La Russie n’est bien évidemment pas un cas isolé. Elle est soupçonnée par l’exécutif, comme la Chine et l’Azerbaïdjan, de s’ingérer en Nouvelle-Calédonie, alors que ce territoire traverse une période troublée.
Pour faire face à ces ingérences régulières qui menacent notre intégrité, notre sécurité et notre souveraineté nationales, la proposition de loi que nous examinons aujourd’hui vise à renforcer nos capacités d’action.
Elle prévoit de moderniser notre cadre législatif pour mieux armer nos institutions et nos services de renseignement, afin de faire face à la menace, dans la continuité du travail qui a déjà été mené en la matière depuis la création de Viginum en juillet 2021.
Ce texte prévoit de mettre à la disposition de nos services de renseignement la technologie de l’algorithme, sur le modèle des boîtes noires algorithmiques expérimentées puis pérennisées par la loi du 30 juillet 2021 relative à la prévention d’actes de terrorisme et au renseignement.
Très concrètement, ce dispositif permettra à nos services de renseignement d’utiliser un traitement automatisé des données numériques et d’identifier des individus ou des acteurs qui tentent d’échapper à nos radars.
Pour ceux qui pourraient s’inquiéter des implications pour les libertés publiques, je tiens à souligner que ces mesures seront strictement encadrées et limitées à la lutte contre les ingérences et qu’elles seront d’abord mises en œuvre à titre expérimental.
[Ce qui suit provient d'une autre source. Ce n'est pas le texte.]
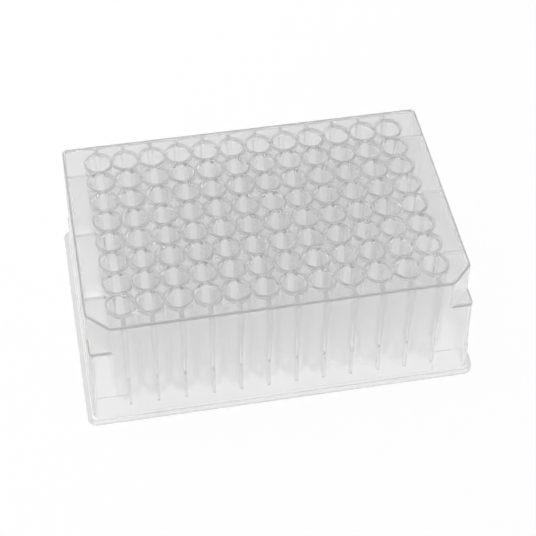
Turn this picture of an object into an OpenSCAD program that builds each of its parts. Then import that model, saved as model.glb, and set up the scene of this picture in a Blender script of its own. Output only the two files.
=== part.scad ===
// A deep-well plate with 96 round wells, moulded in one piece from natural polypropylene.
// The plate stands on its base flange. The origin is at the middle of the footprint, on the
// surface it stands on. Columns run along X, rows along Y (the first row is at +Y), and +Z is up.

/* [Well grid] */
// Number of columns of wells, along X
columns = 12; // [2:1:14]
// Number of rows of wells, along Y
rows = 8; // [2:1:9]
// Distance from one well's axis to the next
pitch = 9; // [7:0.1:14]

/* [Wells] */
// Thickness of the wall that two neighbouring wells share
shared_wall = 1; // [0.6:0.05:1.3]
// Thickness of a well's own wall where no neighbour shares it
tube_wall = 0.6; // [0.6:0.05:0.85]
// Thickness of the raised collar round each mouth
collar_wall = 0.9; // [0.7:0.05:1.3]
// Height of the collars above the deck
collar_h = 0.8; // [0.3:0.1:2]
// Gap between the tip of a well's round bottom and the surface below
tip_gap = 1.3; // [0.5:0.1:3]

/* [Body] */
// Overall height, from the surface to the collars' tops
plate_h = 45; // [30:0.5:60]
// Thickness of the deck that joins the wells to the outer walls
deck_t = 1.2; // [0.8:0.1:2]
// Thickness of the outer walls
wall_t = 1; // [0.8:0.1:1.5]
// Slope of the outer walls, which lets them out of the mould, in degrees
draft = 1.2; // [0:0.1:2]
// Radius of the outer walls' upright corners
wall_corner_r = 1.8; // [0.8:0.1:3]
// From the axis of an end column to the deck's edge
end_margin = 11.4; // [9:0.1:16]
// From the axis of an edge row to the deck's edge
side_margin = 8.9; // [7.5:0.1:14]

/* [Front corners] */
// Length cut from each edge of the deck at the two front corners
chamfer = 6.9; // [2:0.1:8.5]
// How far the shelf under each cut corner lies below the deck
shelf_drop = 11; // [4:0.5:16]
// Thickness of that shelf
shelf_t = 1; // [0.8:0.1:2]

/* [Base] */
// How far the base flange stands out past the deck at each end
flange_reach_x = 2.98; // [2.5:0.01:6]
// How far it stands out past the deck at the front and the back
flange_reach_y = 2.34; // [2.2:0.01:6]
// Radius of the footprint's corners
foot_corner_r = 3.18; // [1.3:0.01:6]
// Height of the base flange
flange_h = 2.5; // [1.5:0.1:5]
// Thickness of the flange's upright rim
flange_wall = 1.2; // [0.8:0.1:1.2]
// Thickness of the ledge that joins the rim to the outer walls
ledge_t = 1.2; // [0.8:0.1:1.4]
// Height of the step in the outer walls round the two ends
step_z = 12.3; // [6:0.1:16]
// How far the walls below that step stand out
step_out = 0.25; // [0.1:0.05:0.5]

/* [Ribs] */
// Thickness of the ribs between the wells and the outer walls
rib_t = 1; // [0.6:0.1:1.5]
// Height at which the full ribs end
rib_foot = 17; // [10:0.5:25]
// Height at which the shallow fins below them end
fin_foot = 6.3; // [4:0.1:9]
// How far these fins stand out from the wall's inner face
fin_reach = 1.2; // [0.5:0.1:2]
// Number of ribs on each end wall
end_ribs = 3; // [2:1:5]

/* [Hidden] */
$fn = 96;
corner_steps = 6;
min_corner_r = 0.4;
overlap = 0.5;
clear_cut = 10;

// Half sizes of the grid, the deck and the footprint
grid_x = (columns - 1) * pitch / 2;
grid_y = (rows - 1) * pitch / 2;
deck_x = grid_x + end_margin;
deck_y = grid_y + side_margin;
foot_x = deck_x + flange_reach_x;
foot_y = deck_y + flange_reach_y;

// Heights
deck_z = plate_h - collar_h;
deck_under_z = deck_z - deck_t;
shelf_z = deck_z - shelf_drop;
ledge_z = flange_h - ledge_t;

// Radii of a well's bore, its tube and its collar, and the height where its round bottom begins
bore_r = (pitch - shared_wall) / 2;
tube_r = bore_r + tube_wall;
collar_r = bore_r + collar_wall;
dome_z = tip_gap + tube_r;

// How far the walls stand out past the deck's outline at a height z
function spread(z) = tan(draft) * (deck_z - z);

// Outline of a round-cornered rectangle with half sizes x and y, at a height z
function ring(x, y, r, z) = [
    for (q = [0 : 3], i = [0 : corner_steps])
        let (a = 90 * (q + i / corner_steps))
            let (sx = (q == 0 || q == 3) ? 1 : -1, sy = q < 2 ? 1 : -1)
                [sx * (x - r) + r * cos(a), sy * (y - r) + r * sin(a), z]
];

// Solid between two rings that have the same number of points
module loft(low, high) {
    n = len(low);
    bottom = [for (i = [0 : n - 1]) i];
    top = [for (i = [0 : n - 1]) 2 * n - 1 - i];
    sides = [for (i = [0 : n - 1]) [i, i + n, (i + 1) % n + n, (i + 1) % n]];
    polyhedron(concat(low, high), concat([bottom, top], sides));
}

// Block with the outer walls' slope between two heights, set out from them by a distance
module sloped_block(z_low, z_high, out) {
    r = max(wall_corner_r + out, min_corner_r);
    low = spread(z_low) + out;
    high = spread(z_high) + out;
    loft(ring(deck_x + low, deck_y + low, r, z_low), ring(deck_x + high, deck_y + high, r, z_high));
}

// Upright prisms over the two front corners, behind a 45 degree cut of the given length
module corner_prisms(cut, z_low) {
    for (side = [-1, 1])
        translate([0, 0, z_low])
            linear_extrude(plate_h)
                polygon([
                    [side * (deck_x - cut - clear_cut), -deck_y - clear_cut],
                    [side * (deck_x + clear_cut), cut + clear_cut - deck_y],
                    [side * (deck_x + clear_cut), -deck_y - clear_cut]
                ]);
}

// Outside of the body: the sloped walls and the deck, with the two front corners cut back
module body_block() {
    difference() {
        sloped_block(ledge_z, deck_z, 0);
        corner_prisms(chamfer, shelf_z);
    }
}

// Hollow under the deck, one wall thickness inside the block
module body_cavity() {
    difference() {
        sloped_block(-overlap, deck_under_z, -wall_t);
        corner_prisms(chamfer + wall_t * sqrt(2), shelf_z - shelf_t);
    }
}

// Slightly proud lower walls round each end, as far as the ribs of the end columns
module end_steps() {
    reach = foot_x - grid_x;
    for (side = [-1, 1])
        intersection() {
            sloped_block(ledge_z, step_z, step_out);
            translate([side * (grid_x + rib_t / 2 + reach / 2), 0, step_z / 2])
                cube([reach, 2 * foot_y, step_z + overlap], center = true);
        }
}

// Upright prism with the footprint's outline, set in from it by a distance
module foot_block(inset, z_low, z_high) {
    r = foot_corner_r - inset;
    x = foot_x - inset;
    y = foot_y - inset;
    translate([0, 0, z_low])
        linear_extrude(z_high - z_low)
            union() {
                square([2 * (x - r), 2 * y], center = true);
                square([2 * x, 2 * (y - r)], center = true);
                for (sx = [-1, 1], sy = [-1, 1])
                    translate([sx * (x - r), sy * (y - r)]) circle(r);
            }
}

// Outer walls, deck and hollow base flange
module shell() {
    difference() {
        union() {
            body_block();
            end_steps();
            foot_block(0, 0, flange_h);
        }
        body_cavity();
        foot_block(flange_wall, -overlap, ledge_z);
    }
}

// Rib along +X, from a well at near to the middle of the outer wall, with a shallow fin below it.
// deck_edge is where the wall's outer face meets the deck.
module rib(near, deck_edge) {
    wall_mid = deck_edge - wall_t / 2;
    fin_in = wall_mid - wall_t / 2 - fin_reach;
    rotate([90, 0, 0])
        linear_extrude(rib_t, center = true)
            polygon([
                [near, deck_under_z + deck_t / 2],
                [near, rib_foot],
                [fin_in + spread(rib_foot), rib_foot],
                [fin_in + spread(fin_foot), fin_foot],
                [wall_mid + spread(fin_foot), fin_foot],
                [wall_mid + spread(deck_under_z), deck_under_z + deck_t / 2]
            ]);
}

// One rib for each column at the front and the back, and a few on each end wall
module ribs() {
    for (c = [0 : columns - 1], turn = [90, -90])
        translate([c * pitch - grid_x, 0, 0])
            rotate(turn) rib(grid_y + bore_r + tube_wall / 2, deck_y);
    stride = (rows - 2) / (end_ribs - 1);
    for (i = [0 : end_ribs - 1], turn = [0, 180])
        translate([0, round(i * stride) * pitch + pitch / 2 - grid_y, 0])
            rotate(turn) rib(grid_x + tube_wall / 2, deck_x);
}

// Half section of a round-bottomed body of radius r, from its tip up to z_top
module round_bottom_section(r, z_top) {
    translate([0, dome_z])
        intersection() {
            circle(r);
            translate([0, -r]) square(r);
        }
    translate([0, dome_z]) square([r, z_top - dome_z]);
}

// Outside of one well: its tube and the thicker collar at its mouth
module tube() {
    collar_foot = deck_z - deck_t / 2;
    rotate(45)
        rotate_extrude()
            union() {
                round_bottom_section(tube_r, plate_h);
                translate([0, collar_foot]) square([collar_r, plate_h - collar_foot]);
            }
}

// Inside of one well
module bore() {
    rotate(45) rotate_extrude() round_bottom_section(bore_r, plate_h + overlap);
}

// Repeats its children at every well's axis
module at_wells() {
    for (c = [0 : columns - 1], r = [0 : rows - 1])
        translate([c * pitch - grid_x, grid_y - r * pitch, 0]) children();
}

module well_plate() {
    color("gainsboro")
        difference() {
            union() {
                shell();
                ribs();
                at_wells() tube();
            }
            at_wells() bore();
        }
}

well_plate();
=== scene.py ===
# %% [markdown]
# # A deep-well plate in natural polypropylene
#
# A deep-well plate is a block of 96 small test tubes. One shot of polypropylene fills the whole
# mould, so the tubes, the deck that joins their mouths, the outer walls and the base flange are
# a single piece. This lesson builds that piece in three stages. The outer shell is a section
# carried round an outline, in plain mesh code. The wells and the ribs repeat on a grid, so
# Geometry Nodes place and join them. The last stage is the finish: a translucent, slightly milky
# plastic, and the pale studio that shows it.
#
# Everything stands in the frame of the solid model, which is loaded first: metres, the origin at
# the middle of the footprint, columns along X, rows along Y and Z up.

from math import cos, pi, radians, sin, sqrt, tan

import bmesh
import bpy
from mathutils import Matrix, Vector


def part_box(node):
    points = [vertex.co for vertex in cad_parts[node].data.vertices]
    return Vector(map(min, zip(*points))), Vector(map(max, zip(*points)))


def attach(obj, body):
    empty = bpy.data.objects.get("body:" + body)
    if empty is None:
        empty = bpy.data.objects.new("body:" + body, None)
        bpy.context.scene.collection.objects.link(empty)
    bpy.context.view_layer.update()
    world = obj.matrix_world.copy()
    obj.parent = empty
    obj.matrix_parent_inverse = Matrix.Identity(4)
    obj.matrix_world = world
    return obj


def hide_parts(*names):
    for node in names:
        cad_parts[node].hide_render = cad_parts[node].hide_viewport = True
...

L’adaptation de notre arsenal de lutte contre les ingérences passera également par des volets plus traditionnels. Il s’agira notamment de s’en prendre aux portefeuilles des acteurs hostiles à la France.
Ce texte introduit ainsi des mesures financières sévères, telles que le gel des avoirs des acteurs identifiés comme menaçant notre sécurité nationale, en vertu des modifications proposées au code monétaire et financier.
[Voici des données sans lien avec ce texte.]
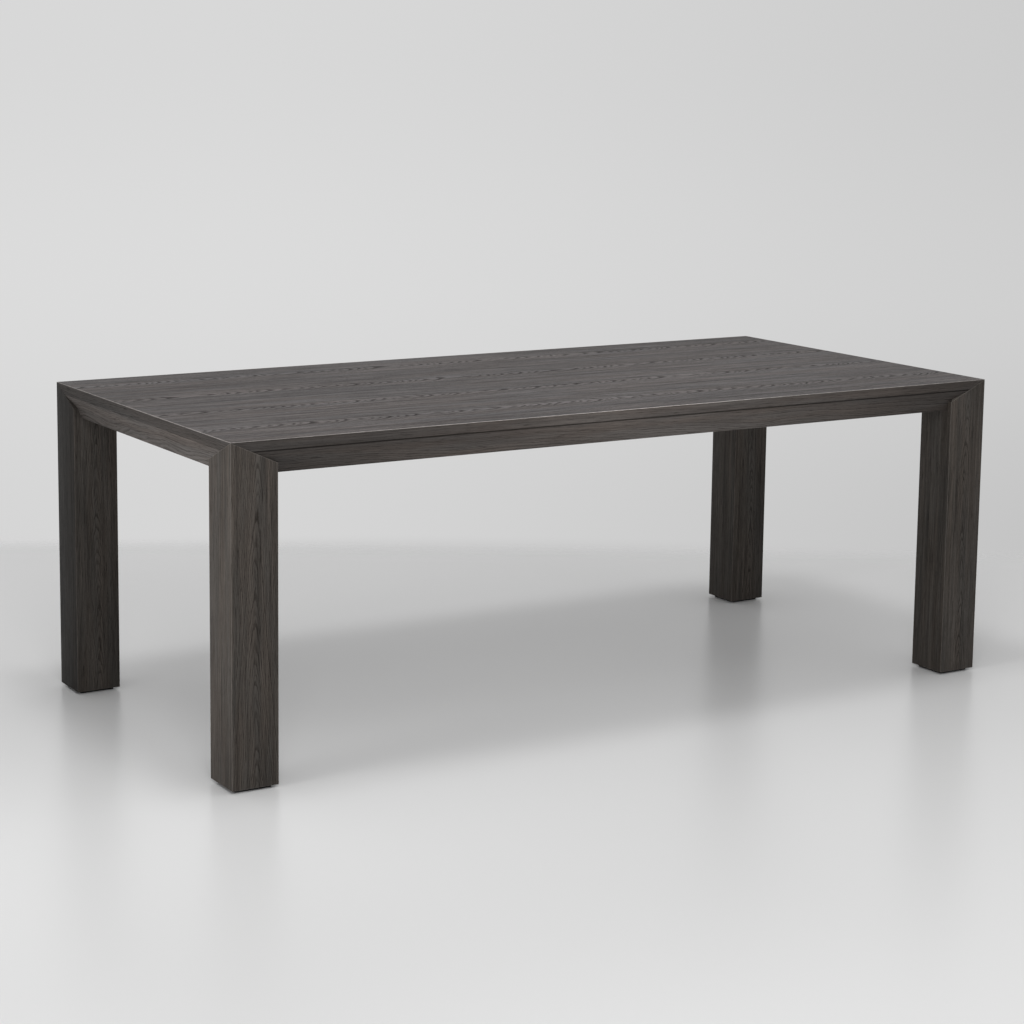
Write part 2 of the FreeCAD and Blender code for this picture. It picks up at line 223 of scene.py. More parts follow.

À la suite du rapport de la délégation parlementaire qui a déjà été cité, j’évoquerai de nouveau la porosité entre l’influence et l’ingérence étrangères.
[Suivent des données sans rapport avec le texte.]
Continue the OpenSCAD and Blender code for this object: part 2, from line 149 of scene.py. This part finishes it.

L’ingérence, dans son intention et sa finalité, est résolument hostile à l’égard du pays qu’elle cherche à déstabiliser. Ce n’est pas le cas de l’influence, même si celle-ci peut faire place, petit à petit et parfois insidieusement, à des actions d’ingérence.
C’est la raison pour laquelle le présent texte, enrichi par les travaux de la commission des lois, prévoit la création d’un répertoire ad hoc dans lequel seront recensés les représentants d’intérêts qui cherchent à influencer la décision publique française pour le compte d’un mandant étranger.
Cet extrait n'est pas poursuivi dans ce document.